July 27, 2021 -- People who experienced an allergic reaction to a first dose of either the Pfizer or Moderna COVID-19 vaccine safely tolerated a second dose in a new study.

The findings, however, contrast with official recommendations on management of an allergic reaction to a first vaccine dose.

"Our take home message is that immediate allergic symptoms after mRNA vaccines from Pfizer or Moderna do not preclude their future use," senior author Kimberly Blumenthal, MD, says. Blumenthal is an allergist/immunologist and drug allergy researcher at Massachusetts General Hospital and assistant professor of medicine at Harvard Medical School in Boston.

The results were published July 26 as a research letter in JAMA Internal Medicine.
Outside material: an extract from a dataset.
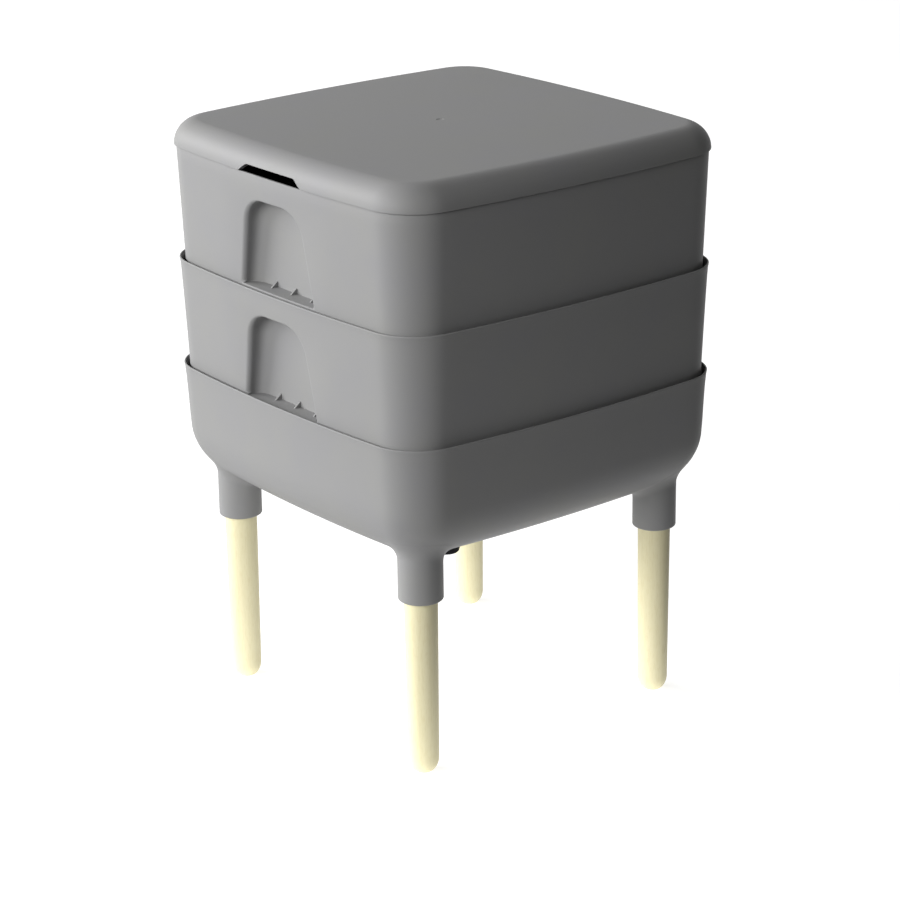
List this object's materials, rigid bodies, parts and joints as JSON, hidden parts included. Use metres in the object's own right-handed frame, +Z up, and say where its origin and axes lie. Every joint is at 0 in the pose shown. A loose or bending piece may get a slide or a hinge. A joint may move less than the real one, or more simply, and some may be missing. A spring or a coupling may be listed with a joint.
{
  "type": "wormery",
  "caption": "Square stacking wormery with a domed lid, trays with moulded hand pockets, a collector bowl with a drain tap and turned wooden legs.",
  "frame": {"origin": "middle of the ground plane under the legs", "axes": "+Z up, hand pockets face along X, the tap handle points along -Y"},
  "size_m": [0.3776, 0.3782, 0.5431],
  "materials": {
    "grey_plastic": "fine matte moulded",
    "turned_wood": "clear oiled",
    "black_plastic": "moulded",
    "seal_rubber": "matte",
    "plated_steel": "bright zinc"
  },
  "bodies": {
    "base": {"collector_bowl": "grey_plastic", "leg_front_left": "turned_wood", "leg_front_right": "turned_wood", "leg_back_left": "turned_wood", "leg_back_right": "turned_wood", "tap_body": "black_plastic", "tap_nut": "black_plastic", "tap_outer_seal": "seal_rubber", "tap_inner_seal": "seal_rubber"},
    "lower_tray": {"lower_tray": "grey_plastic"},
    "upper_tray": {"upper_tray": "grey_plastic"},
    "lid": {"lid": "grey_plastic"},
    "tap_plug": {"tap_plug": "black_plastic", "tap_plug_o_rings": "seal_rubber", "tap_plug_washer": "plated_steel", "tap_plug_screw": "plated_steel"}
  },
  "joints": [
    {"name": "lower_tray_lift", "type": "slide", "parent": "base", "child": "lower_tray", "axis": [0, 0, 1], "range_m": [0, 0.06]},
    {"name": "upper_tray_lift", "type": "slide", "parent": "lower_tray", "child": "upper_tray", "axis": [0, 0, 1], "range_m": [0, 0.06]},
    {"name": "lid_lift", "type": "slide", "parent": "upper_tray", "child": "lid", "axis": [0, 0, 1], "range_m": [0, 0.04]},
    {"name": "tap_turn", "type": "hinge", "parent": "base", "child": "tap_plug", "pos_m": [0, 0, 0.176], "axis": [0, 1, 0], "range_deg": [0, 90]}
  ]
}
A total of 32 people in the study, or 17% of 189 with initial allergic reactions, met criteria for anaphylaxis, a more severe form of allergic reaction. Flushing, dizziness or lightheadedness, tingling, throat tightness, hives, and wheezing or shortness of breath were additional first dose reactions reported.

Out of 189 people with initial allergic reactions, investigators looked at 159 or 84% who completed a two-dose regimen. All patients in this group, including 19 individuals with first-dose anaphylaxis, tolerated the second dose, Blumenthal, lead author Matthew Krantz, MD, and colleagues reported.

Overall, 32 individuals with who received a second dose reported immediate and potentially allergic symptoms. "While 20% had symptoms with dose two, the symptoms were manageable and not anaphylactic," Blumenthal said.

"However, it is true that anaphylaxis with dose two would be possible even though we did not observe it in our study," she said.

The average age of the 189 people in the study was 43 years and 86% were women. Allergic vaccine reactions were reported in the first 3 months of 2021.

"While the study is compelling, the numbers are small and there is uncertainty regarding true allergic risk in patients who had anaphylaxis with the first dose of mRNA vaccine. Nineteen of 32 patients with anaphylaxis safely received a second dose, but it is not known what would have happened with the remaining 13 patients," Niraj Patel, MD, says.

"More data is needed, but the results look encouraging," added Patel, chair of the American College of Allergy, Asthma, and Immunology COVID19 Vaccine Task Force.

"This study confirms that the vaccine is safe for re-administration, under the supervision of an allergist, in cases where there was a suspected first dose reaction," Matthew Greenhawt, MD, allergist and immunologist and director of the Food Challenge and Research Unit at Children’s Hospital Colorado in Aurora, said in an email.

Greenhawt and colleagues authored a June 2021 review and meta-analysis evaluating risk of allergic reactions to COVID-19 vaccines. The current results are consistent with their findings "where the evidence had suggested these reactions were very rare – though still may occur – and without any clear evidence of a provoking allergen within the vaccine."

Have a Plan

For this reason, Blumenthal suggested all patients who experience an immediate and potentially allergic reaction to a first vaccine dose discuss a safe plan to receive the second dose with their doctor.

"While we still do not know the allergic component of mRNA vaccines, this study suggests that some patients may tolerate a second dose of the same mRNA vaccine after having an initial allergic reaction," Patel said.

"This is important because in certain patients who had anaphylaxis with the first dose, current recommendations is not to receive a second dose of mRNA vaccine, but rather a non-mRNA vaccine such as [/Johnson&Johnson] as an alternative second dose," Patel said.

He cautioned that the efficacy of such mixed vaccine regimens has not been fully studied.

The CDC, for example, recommends against a second dose of the same mRNA vaccine following a severe initial allergic reaction, one strong enough to require epinephrine or hospitalization. Also, the agency suggests people who have an immediate but less severe allergic reaction should ask their doctor about switching to a non-mRNA vaccine for their second shot.

In addition to switching vaccine types, Blumenthal said getting dose two of an mRNA vaccine in a medical facility might be another option.

Blumenthal and colleagues noted that some initial reactions may not have been truly allergic.

"This is a subtle but very important point, which underscores multiple other aspects of how some have recommended to evaluate these reactions or persons felt to possibly be at risk for a reaction to this class of vaccine," Greenhawt said.

More Urgency With Delta Variant?

Complete two-dose vaccination "has become even more important with the Delta variant. We suspect there are many more people who did not get their second shot because of allergic symptoms," said study co-author Aleena Banerji, MD, clinical director of the Allergy and Clinical Immunology Unit at Mass General and an associate professor at Harvard Medical School.